C'est un problème difficile. Avancer le principe général d'une atteinte à l'ordre public est toujours, dans l'absolu, un argument vrai. Le maire de Cannes a eu raison d'invoquer cette notion. Mais en ce moment, est-ce vraiment un argument qui justifie la restriction des libertés individuelles fondamentales comme celles de la liberté du corps, de se vêtir, d'aller et venir, et bien sûr, la liberté religieuse ?

D'autant que toutes les villes de la Côte d'Azur n'ont pas pris des arrêtés interdisant le burkini : est-ce à dire que le risque existe dans une ville, mais pas dans celle d'à côté ? Il ne suffit pas d'invoquer le risque à l'ordre public, puisque ces libertés individuelles sont fondamentales. Il faut en justifier la nécessité et, surtout, le caractère proportionnel de la limitation de la liberté en cause.

Le maire LR de Cannes, David Lisnard, qui soutient le geste de ses policiers municipaux, a déclaré : "Ils ont estimé que la tenue de cette femme n'était pas conforme à l'arrêté". L'arrêté interdit précisément l'accès aux plages et à la baignade à toute personne "n'ayant pas une tenue correcte, respectueuse des bonnes mœurs et de la laïcité". Alors, cette femme pouvait-elle être verbalisée à cause de son voile ?
 
Il s'agit une formulation extrêmement vague. Est-ce que le voile est contraire à la laïcité ? C'est l'opinion individuelle du maire de Cannes. L'espace public et la plage ne sont pas des espaces soumis au principe de laïcité, ça c'est une extension pratiquée par les maires du Midi. Au sein de l'espace public, il n'y a pas d'obligation d'être neutre religieusement, le contraire porte atteinte à la liberté religieuse. Le voile pour l'instant, et à partir du moment où le visage est découvert, est interdit uniquement à l'école publique.

D'un point de vue juridique, la sanction du port du voile sur la plage paraît peu fondée. Considérer que le fait qu'une femme soit voilée sur la plage risque de provoquer une émeute paraît très léger. Si cette femme remonte de la plage à la rue, elle ne peut être verbalisée car le port de signes religieux dans l’espace public est garanti par la loi. Dans cette situation précise, il y a peut-être eu un problème d'analyse des faits de la part des policiers. C'est un peu l'histoire du pompier pyromane : on crée le risque en le dénonçant à tort et à travers, en supposant par exemple qu’une femme portant un voile est une islamiste dangereuse ou potentiellement dangereuse. On se trouve ici devant une répression tous azimuts qui risque encore de raviver la polémique. 

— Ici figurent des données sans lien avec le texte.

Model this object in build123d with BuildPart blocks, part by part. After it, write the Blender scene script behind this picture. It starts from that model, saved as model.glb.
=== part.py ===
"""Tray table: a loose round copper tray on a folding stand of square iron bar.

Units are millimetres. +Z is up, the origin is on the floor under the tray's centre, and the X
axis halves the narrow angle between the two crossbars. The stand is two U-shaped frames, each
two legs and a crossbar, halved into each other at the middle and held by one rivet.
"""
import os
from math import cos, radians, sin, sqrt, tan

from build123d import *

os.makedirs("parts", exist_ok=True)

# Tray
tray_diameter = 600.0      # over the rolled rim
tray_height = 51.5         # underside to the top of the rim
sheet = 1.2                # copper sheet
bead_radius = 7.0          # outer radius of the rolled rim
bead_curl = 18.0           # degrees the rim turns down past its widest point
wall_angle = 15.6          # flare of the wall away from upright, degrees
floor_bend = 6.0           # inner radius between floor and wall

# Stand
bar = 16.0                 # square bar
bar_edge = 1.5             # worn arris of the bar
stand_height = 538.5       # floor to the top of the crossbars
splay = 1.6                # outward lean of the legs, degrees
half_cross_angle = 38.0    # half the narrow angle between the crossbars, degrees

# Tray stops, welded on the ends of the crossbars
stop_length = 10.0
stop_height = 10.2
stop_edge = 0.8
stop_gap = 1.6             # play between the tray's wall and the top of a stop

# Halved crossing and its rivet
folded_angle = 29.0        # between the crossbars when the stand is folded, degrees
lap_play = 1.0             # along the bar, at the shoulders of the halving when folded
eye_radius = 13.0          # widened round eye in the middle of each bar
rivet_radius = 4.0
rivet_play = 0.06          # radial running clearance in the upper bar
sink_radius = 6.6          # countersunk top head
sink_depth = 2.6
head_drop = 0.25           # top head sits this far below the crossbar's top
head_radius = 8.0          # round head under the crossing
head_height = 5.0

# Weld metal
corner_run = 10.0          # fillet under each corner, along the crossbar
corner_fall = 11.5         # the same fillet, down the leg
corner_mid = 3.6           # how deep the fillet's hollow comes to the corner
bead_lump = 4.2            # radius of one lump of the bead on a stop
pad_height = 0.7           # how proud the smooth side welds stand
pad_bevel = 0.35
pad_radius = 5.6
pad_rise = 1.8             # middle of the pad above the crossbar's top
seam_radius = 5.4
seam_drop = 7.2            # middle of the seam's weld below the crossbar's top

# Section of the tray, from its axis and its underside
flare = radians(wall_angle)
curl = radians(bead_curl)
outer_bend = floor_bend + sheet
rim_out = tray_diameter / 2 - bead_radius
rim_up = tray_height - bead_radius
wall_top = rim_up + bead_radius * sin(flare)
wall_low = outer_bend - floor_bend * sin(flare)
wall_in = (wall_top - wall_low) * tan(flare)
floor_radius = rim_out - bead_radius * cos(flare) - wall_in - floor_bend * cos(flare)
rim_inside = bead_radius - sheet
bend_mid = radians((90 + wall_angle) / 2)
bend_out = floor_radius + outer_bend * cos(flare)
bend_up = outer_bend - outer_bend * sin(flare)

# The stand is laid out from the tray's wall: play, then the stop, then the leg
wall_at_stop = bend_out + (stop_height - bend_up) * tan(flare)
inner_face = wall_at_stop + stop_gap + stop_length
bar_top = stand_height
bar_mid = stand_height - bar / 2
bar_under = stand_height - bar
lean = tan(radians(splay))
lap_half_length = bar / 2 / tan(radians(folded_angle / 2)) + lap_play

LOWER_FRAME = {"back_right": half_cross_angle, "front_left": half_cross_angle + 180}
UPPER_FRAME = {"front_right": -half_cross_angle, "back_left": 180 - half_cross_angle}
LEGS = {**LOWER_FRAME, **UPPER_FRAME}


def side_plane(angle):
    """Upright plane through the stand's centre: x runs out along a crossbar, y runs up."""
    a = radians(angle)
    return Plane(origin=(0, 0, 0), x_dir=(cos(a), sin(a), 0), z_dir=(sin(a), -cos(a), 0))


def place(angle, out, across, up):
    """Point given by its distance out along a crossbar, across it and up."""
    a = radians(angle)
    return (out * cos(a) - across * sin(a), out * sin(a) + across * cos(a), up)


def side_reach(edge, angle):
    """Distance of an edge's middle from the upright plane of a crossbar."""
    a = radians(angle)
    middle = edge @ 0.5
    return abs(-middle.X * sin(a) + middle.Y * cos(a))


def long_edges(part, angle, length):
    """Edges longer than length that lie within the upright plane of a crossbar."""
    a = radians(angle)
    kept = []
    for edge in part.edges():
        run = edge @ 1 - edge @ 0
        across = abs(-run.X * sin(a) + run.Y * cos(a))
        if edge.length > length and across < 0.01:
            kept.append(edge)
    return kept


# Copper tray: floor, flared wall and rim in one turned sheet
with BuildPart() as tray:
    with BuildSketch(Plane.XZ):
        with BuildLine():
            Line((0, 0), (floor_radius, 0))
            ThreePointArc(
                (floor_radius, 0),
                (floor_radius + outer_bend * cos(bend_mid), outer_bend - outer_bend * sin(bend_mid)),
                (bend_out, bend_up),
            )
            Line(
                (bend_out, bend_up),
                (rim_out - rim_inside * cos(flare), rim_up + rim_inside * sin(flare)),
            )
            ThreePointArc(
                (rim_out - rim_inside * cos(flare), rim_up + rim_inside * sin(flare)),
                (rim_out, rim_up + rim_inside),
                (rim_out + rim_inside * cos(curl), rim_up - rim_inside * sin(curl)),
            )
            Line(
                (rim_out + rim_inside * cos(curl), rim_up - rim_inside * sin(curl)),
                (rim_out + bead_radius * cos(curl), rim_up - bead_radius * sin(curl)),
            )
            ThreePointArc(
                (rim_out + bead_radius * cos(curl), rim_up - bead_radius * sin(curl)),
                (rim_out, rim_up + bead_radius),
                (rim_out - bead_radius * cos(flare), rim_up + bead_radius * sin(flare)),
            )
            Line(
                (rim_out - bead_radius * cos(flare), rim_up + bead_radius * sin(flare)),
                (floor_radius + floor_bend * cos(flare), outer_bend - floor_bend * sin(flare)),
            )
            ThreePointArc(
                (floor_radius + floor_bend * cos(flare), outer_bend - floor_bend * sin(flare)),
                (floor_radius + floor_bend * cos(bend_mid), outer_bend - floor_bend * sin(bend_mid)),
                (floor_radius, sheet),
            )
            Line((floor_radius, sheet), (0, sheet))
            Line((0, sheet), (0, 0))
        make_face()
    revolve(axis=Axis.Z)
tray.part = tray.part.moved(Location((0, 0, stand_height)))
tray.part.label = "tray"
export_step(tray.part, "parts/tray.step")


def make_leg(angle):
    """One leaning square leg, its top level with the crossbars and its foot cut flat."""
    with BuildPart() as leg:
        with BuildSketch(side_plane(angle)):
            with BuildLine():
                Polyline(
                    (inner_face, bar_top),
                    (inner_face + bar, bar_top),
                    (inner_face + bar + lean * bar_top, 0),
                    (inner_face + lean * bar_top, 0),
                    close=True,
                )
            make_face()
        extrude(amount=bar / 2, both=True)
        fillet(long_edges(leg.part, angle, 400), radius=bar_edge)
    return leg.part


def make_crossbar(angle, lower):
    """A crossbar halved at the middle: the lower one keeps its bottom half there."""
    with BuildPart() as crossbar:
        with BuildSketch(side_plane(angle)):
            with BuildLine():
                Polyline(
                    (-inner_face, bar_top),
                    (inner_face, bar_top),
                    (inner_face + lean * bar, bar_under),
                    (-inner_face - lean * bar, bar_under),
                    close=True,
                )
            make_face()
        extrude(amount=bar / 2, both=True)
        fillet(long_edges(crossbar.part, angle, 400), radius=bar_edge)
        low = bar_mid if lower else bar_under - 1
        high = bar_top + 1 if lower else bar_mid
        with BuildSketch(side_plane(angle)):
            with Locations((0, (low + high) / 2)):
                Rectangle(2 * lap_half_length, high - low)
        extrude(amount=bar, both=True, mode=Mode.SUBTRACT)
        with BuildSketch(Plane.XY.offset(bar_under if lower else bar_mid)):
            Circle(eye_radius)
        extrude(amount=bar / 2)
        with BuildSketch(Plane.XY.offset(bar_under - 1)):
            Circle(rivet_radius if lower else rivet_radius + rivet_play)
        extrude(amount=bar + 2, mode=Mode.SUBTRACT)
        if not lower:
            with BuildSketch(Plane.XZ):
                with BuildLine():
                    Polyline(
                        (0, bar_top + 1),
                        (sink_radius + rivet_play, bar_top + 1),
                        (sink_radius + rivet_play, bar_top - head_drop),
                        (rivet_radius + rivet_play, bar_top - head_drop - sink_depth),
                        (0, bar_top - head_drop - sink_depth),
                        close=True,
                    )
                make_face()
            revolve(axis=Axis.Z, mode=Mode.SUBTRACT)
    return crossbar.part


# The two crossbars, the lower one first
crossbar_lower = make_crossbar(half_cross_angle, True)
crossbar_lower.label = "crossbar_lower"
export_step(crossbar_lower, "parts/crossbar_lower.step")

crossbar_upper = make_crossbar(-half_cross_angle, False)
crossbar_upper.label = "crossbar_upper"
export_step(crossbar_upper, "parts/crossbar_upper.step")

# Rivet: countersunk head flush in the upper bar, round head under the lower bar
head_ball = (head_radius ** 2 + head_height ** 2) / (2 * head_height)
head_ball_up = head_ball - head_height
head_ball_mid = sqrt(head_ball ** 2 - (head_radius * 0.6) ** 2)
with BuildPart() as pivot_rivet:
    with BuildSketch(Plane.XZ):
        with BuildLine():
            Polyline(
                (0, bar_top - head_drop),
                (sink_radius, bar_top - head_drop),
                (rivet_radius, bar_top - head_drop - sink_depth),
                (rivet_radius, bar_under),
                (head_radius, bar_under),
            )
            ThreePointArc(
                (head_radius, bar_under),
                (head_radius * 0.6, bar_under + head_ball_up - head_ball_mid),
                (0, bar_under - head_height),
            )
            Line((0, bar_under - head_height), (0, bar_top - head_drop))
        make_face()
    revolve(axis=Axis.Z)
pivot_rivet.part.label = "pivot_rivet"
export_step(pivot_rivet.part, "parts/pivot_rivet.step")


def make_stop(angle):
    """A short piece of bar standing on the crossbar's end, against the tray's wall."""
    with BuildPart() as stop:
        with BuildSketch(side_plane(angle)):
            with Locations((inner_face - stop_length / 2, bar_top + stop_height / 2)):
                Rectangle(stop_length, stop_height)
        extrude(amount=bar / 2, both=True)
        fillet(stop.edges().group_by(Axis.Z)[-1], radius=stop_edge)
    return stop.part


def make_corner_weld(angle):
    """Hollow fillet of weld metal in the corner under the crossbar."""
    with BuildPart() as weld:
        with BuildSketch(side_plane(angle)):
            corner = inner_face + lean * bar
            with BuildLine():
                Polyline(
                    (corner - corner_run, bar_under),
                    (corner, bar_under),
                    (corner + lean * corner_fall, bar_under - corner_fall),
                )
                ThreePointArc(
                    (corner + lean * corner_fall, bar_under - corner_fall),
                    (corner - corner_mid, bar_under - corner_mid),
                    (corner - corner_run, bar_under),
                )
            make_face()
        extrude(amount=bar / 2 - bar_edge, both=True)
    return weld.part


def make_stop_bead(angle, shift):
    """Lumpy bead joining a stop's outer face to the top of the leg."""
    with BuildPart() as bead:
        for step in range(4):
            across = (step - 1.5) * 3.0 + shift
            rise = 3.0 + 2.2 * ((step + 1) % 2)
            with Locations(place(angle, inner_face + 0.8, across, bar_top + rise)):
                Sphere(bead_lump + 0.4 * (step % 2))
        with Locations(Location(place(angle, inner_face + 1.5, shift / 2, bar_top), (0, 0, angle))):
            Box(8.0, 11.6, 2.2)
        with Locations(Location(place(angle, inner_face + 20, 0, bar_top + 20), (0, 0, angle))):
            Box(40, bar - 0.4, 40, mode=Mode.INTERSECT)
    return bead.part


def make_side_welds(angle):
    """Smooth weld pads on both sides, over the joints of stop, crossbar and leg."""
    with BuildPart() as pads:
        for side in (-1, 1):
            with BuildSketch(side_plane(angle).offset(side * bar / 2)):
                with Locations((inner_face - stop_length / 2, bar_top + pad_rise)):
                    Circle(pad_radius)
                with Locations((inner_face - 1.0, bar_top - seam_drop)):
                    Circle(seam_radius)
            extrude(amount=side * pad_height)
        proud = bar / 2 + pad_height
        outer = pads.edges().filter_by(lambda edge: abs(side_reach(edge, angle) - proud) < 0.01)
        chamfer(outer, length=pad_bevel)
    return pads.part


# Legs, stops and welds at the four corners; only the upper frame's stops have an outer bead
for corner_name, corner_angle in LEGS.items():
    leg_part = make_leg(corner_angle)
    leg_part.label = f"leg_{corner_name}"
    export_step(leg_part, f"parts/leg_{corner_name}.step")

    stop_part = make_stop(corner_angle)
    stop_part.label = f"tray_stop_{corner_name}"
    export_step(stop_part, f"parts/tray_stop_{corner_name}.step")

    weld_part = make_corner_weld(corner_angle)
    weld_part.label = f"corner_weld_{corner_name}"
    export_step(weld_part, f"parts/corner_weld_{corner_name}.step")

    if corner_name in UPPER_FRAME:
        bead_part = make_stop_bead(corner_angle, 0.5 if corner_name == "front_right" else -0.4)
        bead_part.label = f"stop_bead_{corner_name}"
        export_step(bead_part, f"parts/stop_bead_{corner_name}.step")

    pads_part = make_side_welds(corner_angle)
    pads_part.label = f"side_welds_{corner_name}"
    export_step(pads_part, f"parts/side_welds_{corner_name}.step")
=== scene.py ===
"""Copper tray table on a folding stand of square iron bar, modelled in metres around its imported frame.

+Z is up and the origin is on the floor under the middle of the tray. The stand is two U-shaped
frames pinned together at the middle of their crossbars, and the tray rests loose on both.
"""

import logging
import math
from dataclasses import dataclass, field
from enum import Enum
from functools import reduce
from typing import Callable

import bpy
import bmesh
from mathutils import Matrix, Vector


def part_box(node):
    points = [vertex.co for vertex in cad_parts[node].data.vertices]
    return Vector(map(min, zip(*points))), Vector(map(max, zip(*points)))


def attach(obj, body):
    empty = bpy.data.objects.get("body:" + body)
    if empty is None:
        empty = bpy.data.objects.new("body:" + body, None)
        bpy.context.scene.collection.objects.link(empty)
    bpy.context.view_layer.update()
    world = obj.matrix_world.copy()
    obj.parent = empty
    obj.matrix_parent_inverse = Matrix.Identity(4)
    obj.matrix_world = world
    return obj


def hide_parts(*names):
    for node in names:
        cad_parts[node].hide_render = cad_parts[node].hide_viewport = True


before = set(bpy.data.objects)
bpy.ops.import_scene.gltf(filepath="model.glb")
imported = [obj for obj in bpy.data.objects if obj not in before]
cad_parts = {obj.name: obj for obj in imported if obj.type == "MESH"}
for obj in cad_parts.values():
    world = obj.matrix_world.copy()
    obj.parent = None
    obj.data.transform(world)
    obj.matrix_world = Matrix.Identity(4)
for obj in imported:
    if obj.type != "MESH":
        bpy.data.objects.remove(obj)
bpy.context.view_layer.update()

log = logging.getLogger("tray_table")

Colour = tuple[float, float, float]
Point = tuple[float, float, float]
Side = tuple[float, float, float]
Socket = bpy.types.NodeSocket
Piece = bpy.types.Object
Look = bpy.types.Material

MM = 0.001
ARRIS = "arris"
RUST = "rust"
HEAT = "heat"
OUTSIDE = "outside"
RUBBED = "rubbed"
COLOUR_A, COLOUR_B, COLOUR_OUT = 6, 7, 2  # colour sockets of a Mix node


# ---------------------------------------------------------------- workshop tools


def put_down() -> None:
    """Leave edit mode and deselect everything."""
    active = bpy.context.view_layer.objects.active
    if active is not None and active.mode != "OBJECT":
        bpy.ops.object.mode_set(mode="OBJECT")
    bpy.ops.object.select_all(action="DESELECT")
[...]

Est-on en train d'assister à une dérive, de basculer dans une société de non-tolérance à l'autre ? 

À titre personnel, je le pense. L'un des signes est cette volonté de "laïciser" tout l’espace public, ce qui a été formellement et très clairement refusé par la loi de 1905. Il y a certainement un affrontement culturel qu’on ne peut nier, mais qui ne peut se résoudre par des interdictions touchant à des libertés fondamentales - et qui ne sont pas seulement celles des musulmans.

Quel recours cette femme a-t-elle ?

Elle peut contester son amende devant le tribunal de police en soutenant que le motif de cette contravention, puisqu'elle portait juste un voile, est illégal. Le juge pénal a en effet le pouvoir d'examiner la légalité de l'arrêté municipal. Cette femme peut aussi contester l’arrêté lui-même, devant un juge administratif.